Task-Specific Expert Pruning for Sparse Mixture-of-Experts
Tianyu Chen, Shaohan Huang, Yuan Xie, Binxing Jiao, Daxin Jiang, Haoyi Zhou, Jianxin Li, Furu Wei
TL;DR
The paper tackles the practicality of large sparse MoE models by turning them into efficient single-expert dense models tailored to downstream tasks. It introduces a one-pass fine-tuning framework that progressively drops non-professional experts based on a task-specific proficiency criterion, culminating in a single expert per MoE layer by mid-training. Empirical results show the single-expert eager pruning preserves most MoE benefits on GLUE and SQuAD, often surpassing dense baselines, while delivering substantial inference speedups due to eliminated intra-MoE communication. The approach highlights the importance of the proficiency metric and timely dropping timing, offering a scalable path to deploying MoE capabilities in resource-constrained environments.
Abstract
The sparse Mixture-of-Experts (MoE) model is powerful for large-scale pre-training and has achieved promising results due to its model capacity.

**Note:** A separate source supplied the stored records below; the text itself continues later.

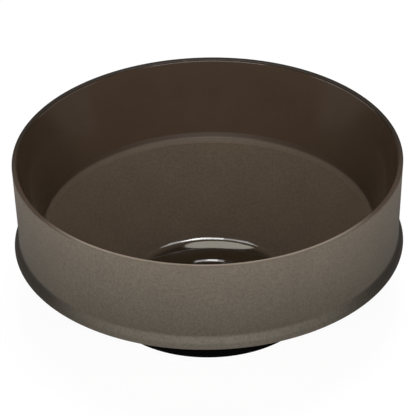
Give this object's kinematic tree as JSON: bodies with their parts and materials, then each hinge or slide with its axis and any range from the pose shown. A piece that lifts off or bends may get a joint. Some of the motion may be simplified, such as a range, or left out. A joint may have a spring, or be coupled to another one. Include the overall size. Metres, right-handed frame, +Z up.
{
  "type": "magnetic pin bowl",
  "caption": "Round glazed stoneware bowl with an upright flanged wall on a short black foot that holds magnets, for catching and keeping steel pins and needles.",
  "frame": {"origin": "centre of the circle on which the grip ring stands, on the table", "axes": "+Z up along the bowl's axis"},
  "size_m": [0.1504, 0.1504, 0.065],
  "materials": {
    "stoneware": "grey-taupe stoneware, matte outside, glossy dark glaze inside",
    "silicone_adhesive": "black silicone",
    "black_plastic": "satin black moulding",
    "carrier_plastic": "grey moulding",
    "nickel_plate": "nickel plated",
    "keeper_steel": "zinc plated steel",
    "foam": "closed cell foam",
    "screw_steel": "black oxide steel",
    "silicone": "matte black silicone"
  },
  "bodies": {
    "root": {"bowl_body": "stoneware", "bond_ring": "silicone_adhesive", "base_ring": "black_plastic", "magnet_carrier": "carrier_plastic", "disc_magnets": "nickel_plate", "keeper_ring": "keeper_steel", "well_pad": "foam", "bottom_cover": "black_plastic", "cover_screws": "screw_steel", "grip_ring": "silicone"}
  },
  "joints": []
}
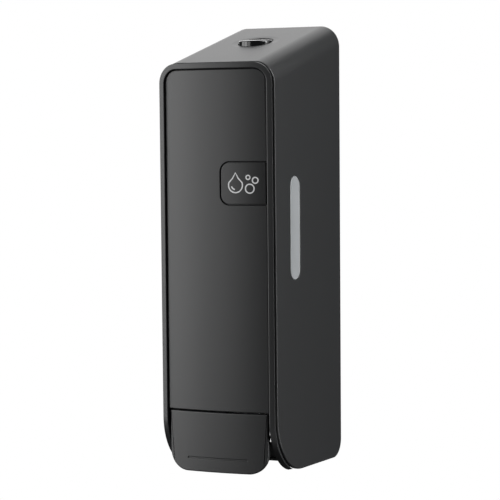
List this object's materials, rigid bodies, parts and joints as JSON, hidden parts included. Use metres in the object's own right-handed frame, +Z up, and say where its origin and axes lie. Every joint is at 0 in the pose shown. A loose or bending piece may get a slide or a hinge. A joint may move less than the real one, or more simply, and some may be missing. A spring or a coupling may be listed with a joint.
{
  "type": "wall mounted soap dispenser",
  "caption": "Tall black wall soap dispenser: sloping cover hinged at the bottom, push lever, lift pump and inverted refill bottle, side level windows and top release button.",
  "frame": {"origin": "centre of the four wall screws, on the wall's face", "axes": "+X to the right seen from the front, +Y into the wall, +Z up"},
  "size_m": [0.075, 0.1002, 0.2641],
  "materials": {
    "cover_abs": "fine satin moulded ABS",
    "frame_abs": "satin moulded ABS",
    "panel_abs": "satin moulded ABS",
    "lever_abs": "satin moulded ABS",
    "shroud_abs": "satin moulded ABS",
    "button_gloss": "polished moulded ABS",
    "label_gloss": "smooth printed plastic",
    "window_frosted": "frosted translucent polycarbonate",
    "wall_plate_abs": "moulded ABS",
    "shelf_abs": "moulded ABS",
    "guide_abs": "moulded ABS",
    "bottle_hdpe": "translucent blow-moulded polyethylene",
    "cap_pp": "moulded polypropylene",
    "pump_pp": "moulded polypropylene",
    "nozzle_pp": "moulded polypropylene",
    "gasket_rubber": "moulded rubber",
    "seal_rubber": "moulded nitrile rubber",
    "valve_silicone": "moulded silicone",
    "ball_steel": "polished stainless steel ball",
    "spring_steel": "drawn stainless wire",
    "pin_steel": "ground steel rod",
    "screw_steel": "zinc plated steel",
    "yoke_pom": "moulded acetal",
    "hook_pom": "moulded acetal"
  },
  "bodies": {
    "wall_unit": {"wall_plate": "wall_plate_abs", "bottle_shelf": "shelf_abs", "shelf_screws": "screw_steel", "bottle": "bottle_hdpe", "bottle_cap": "cap_pp", "neck_gasket": "gasket_rubber", "pump_body": "pump_pp", "valve_cage": "pump_pp", "inlet_ball": "ball_steel"},
    "pump_slider": {"nozzle": "nozzle_pp", "piston": "pump_pp", "piston_seal": "seal_rubber", "outlet_valve": "valve_silicone", "nozzle_ring": "nozzle_pp", "pump_spring": "spring_steel"},
    "cover": {"cover_shell": "cover_abs", "hinge_pins": "pin_steel", "front_frame": "frame_abs", "front_panel": "panel_abs", "label_tile": "label_gloss", "window_left": "window_frosted", "window_right": "window_frosted", "cover_screws": "screw_steel", "lower_shroud": "shroud_abs", "button_guide": "guide_abs", "lever_pin": "pin_steel"},
    "lever": {"push_lever": "lever_abs", "lever_yoke": "yoke_pom", "yoke_screws": "screw_steel"},
    "release": {"release_button": "button_gloss", "button_spring": "spring_steel", "latch_hook": "hook_pom", "hook_screw": "screw_steel"}
  },
  "joints": [
    {"name": "cover_hinge", "type": "hinge", "parent": "wall_unit", "child": "cover", "pos_m": [0, -0.012, -0.121], "axis": [1, 0, 0], "range_deg": [0, 90]},
    {"name": "lever_press", "type": "hinge", "parent": "cover", "child": "lever", "pos_m": [0, -0.085, -0.102], "axis": [1, 0, 0], "range_deg": [0, 14], "stiffness_Nm_per_rad": 0.6, "springref_deg": -5.73},
    {"name": "pump_lift", "type": "slide", "parent": "wall_unit", "child": "pump_slider", "axis": [0, 0, 1], "range_m": [0, 0.0086], "deforming": ["pump_spring"]},
    {"name": "button_press", "type": "slide", "parent": "cover", "child": "release", "axis": [0, 0, -1], "range_m": [0, 0.003], "stiffness_N_per_m": 400, "springref_m": -0.003, "deforming": ["button_spring"]}
  ],
  "couplings": [
    {"joint": "pump_lift", "follows": "lever_press", "m_per_rad": 0.035}
  ]
}
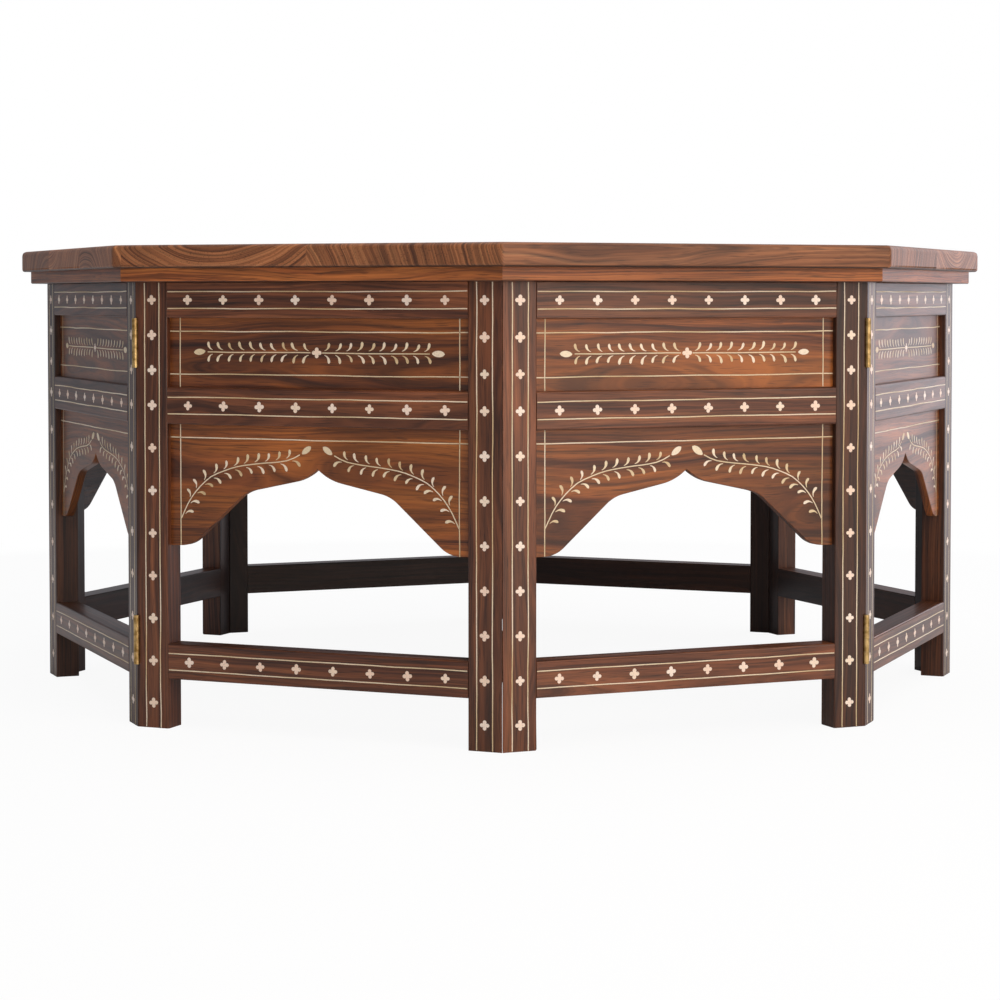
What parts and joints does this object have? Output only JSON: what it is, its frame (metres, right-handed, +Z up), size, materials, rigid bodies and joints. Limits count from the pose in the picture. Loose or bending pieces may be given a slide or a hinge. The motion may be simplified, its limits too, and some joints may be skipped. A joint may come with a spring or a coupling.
{
  "type": "folding octagonal inlaid table",
  "caption": "Low octagonal wooden table with a loose boarded top on a hinged folding base of framed leaves with ogee arches, inlaid with bone lines, flowers and sprays.",
  "frame": {"origin": "centre of the table on the floor, under the middle of the top", "axes": "+Z up; leaf 1 faces -Y and the leaves are numbered anticlockwise seen from above"},
  "size_m": [0.94, 0.94, 0.45],
  "materials": {
    "frame_wood": "dark polished sheesham, satin",
    "panel_wood": "red-brown polished sheesham, satin",
    "top_wood": "golden brown polished sheesham, satin",
    "under_wood": "brown polished sheesham, satin",
    "brass": "aged brass",
    "brass_screws": "plain brass",
    "bone_inlay": "polished camel bone, flush in the wood"
  },
  "bodies": {
    "leaf_1": {"stiles_1": "frame_wood", "rails_1": "frame_wood", "upper_panel_1": "panel_wood", "arch_panel_1": "panel_wood", "hinge_plates_1": "brass", "hinge_pins_1": "brass", "hinge_screws_1": "brass_screws"},
    "leaf_2": {"stiles_2": "frame_wood", "rails_2": "frame_wood", "upper_panel_2": "panel_wood", "arch_panel_2": "panel_wood", "hinge_plates_2": "brass", "hinge_pins_2": "brass", "hinge_screws_2": "brass_screws"},
    "leaf_3": {"stiles_3": "frame_wood", "rails_3": "frame_wood", "upper_panel_3": "panel_wood", "arch_panel_3": "panel_wood", "hinge_plates_3": "brass", "hinge_pins_3": "brass", "hinge_screws_3": "brass_screws"},
    "leaf_4": {"stiles_4": "frame_wood", "rails_4": "frame_wood", "upper_panel_4": "panel_wood", "arch_panel_4": "panel_wood", "hinge_plates_4": "brass", "hinge_pins_4": "brass", "hinge_screws_4": "brass_screws"},
    "leaf_5": {"stiles_5": "frame_wood", "rails_5": "frame_wood", "upper_panel_5": "panel_wood", "arch_panel_5": "panel_wood", "hinge_plates_5": "brass", "hinge_pins_5": "brass", "hinge_screws_5": "brass_screws"},
    "leaf_6": {"stiles_6": "frame_wood", "rails_6": "frame_wood", "upper_panel_6": "panel_wood", "arch_panel_6": "panel_wood", "hinge_plates_6": "brass", "hinge_pins_6": "brass", "hinge_screws_6": "brass_screws"},
    "leaf_7": {"stiles_7": "frame_wood", "rails_7": "frame_wood", "upper_panel_7": "panel_wood", "arch_panel_7": "panel_wood", "hinge_plates_7": "brass", "hinge_pins_7": "brass", "hinge_screws_7": "brass_screws"},
    "leaf_8": {"stiles_8": "frame_wood", "rails_8": "frame_wood", "upper_panel_8": "panel_wood", "arch_panel_8": "panel_wood", "hinge_plates_8": "brass", "hinge_pins_8": "brass", "hinge_screws_8": "brass_screws"},
    "top": {"top_boards": "top_wood", "under_frame": "under_wood", "battens": "under_wood", "top_screws": "brass_screws"}
  },
  "joints": [
    {"name": "fold_leaf_2", "type": "hinge", "parent": "leaf_1", "child": "leaf_2", "pos_m": [0.17413, -0.42038, 0.2], "axis": [0, 0, 1], "range_deg": [0, 128]},
    {"name": "fold_leaf_3", "type": "hinge", "parent": "leaf_2", "child": "leaf_3", "pos_m": [0.44622, -0.18483, 0.2], "axis": [0, 0, -1], "range_deg": [0, 213.4]},
    {"name": "fold_leaf_4", "type": "hinge", "parent": "leaf_3", "child": "leaf_4", "pos_m": [0.42038, 0.17413, 0.2], "axis": [0, 0, 1], "range_deg": [0, 128]},
    {"name": "fold_leaf_5", "type": "hinge", "parent": "leaf_4", "child": "leaf_5", "pos_m": [0.18483, 0.44622, 0.2], "axis": [0, 0, -1], "range_deg": [0, 42.8]},
    {"name": "fold_leaf_8", "type": "hinge", "parent": "leaf_1", "child": "leaf_8", "pos_m": [-0.18483, -0.44622, 0.2], "axis": [0, 0, 1], "range_deg": [0, 42.8]},
    {"name": "fold_leaf_7", "type": "hinge", "parent": "leaf_8", "child": "leaf_7", "pos_m": [-0.42038, -0.17413, 0.2], "axis": [0, 0, -1], "range_deg": [0, 128]},
    {"name": "fold_leaf_6", "type": "hinge", "parent": "leaf_7", "child": "leaf_6", "pos_m": [-0.44622, 0.18483, 0.2], "axis": [0, 0, 1], "range_deg": [0, 213.4]},
    {"name": "top_lift", "type": "slide", "parent": "leaf_1", "child": "top", "axis": [0, 0, 1], "range_m": [0, 0.45]}
  ],
  "couplings": [
    {"joint": "fold_leaf_3", "follows": "fold_leaf_2", "ratio": 1.6667},
    {"joint": "fold_leaf_4", "follows": "fold_leaf_2", "ratio": 1},
    {"joint": "fold_leaf_5", "follows": "fold_leaf_2", "ratio": 0.33333},
    {"joint": "fold_leaf_8", "follows": "fold_leaf_2", "ratio": 0.33333},
    {"joint": "fold_leaf_7", "follows": "fold_leaf_2", "ratio": 1},
    {"joint": "fold_leaf_6", "follows": "fold_leaf_2", "ratio": 1.6667}
  ]
}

However, with trillions of parameters, MoE is hard to be deployed on cloud or mobile environment. The inference of MoE requires expert parallelism, which is not hardware-friendly and communication expensive. Especially for resource-limited downstream tasks, such sparse structure has to sacrifice a lot of computing efficiency for limited performance gains. In this work, we observe most experts contribute scarcely little to the MoE fine-tuning and inference. We further propose a general method to progressively drop the non-professional experts for the target downstream task, which preserves the benefits of MoE while reducing the MoE model into one single-expert dense model. Our experiments reveal that the fine-tuned single-expert model could preserve 99.3% benefits from MoE across six different types of tasks while enjoying 2x inference speed with free communication cost.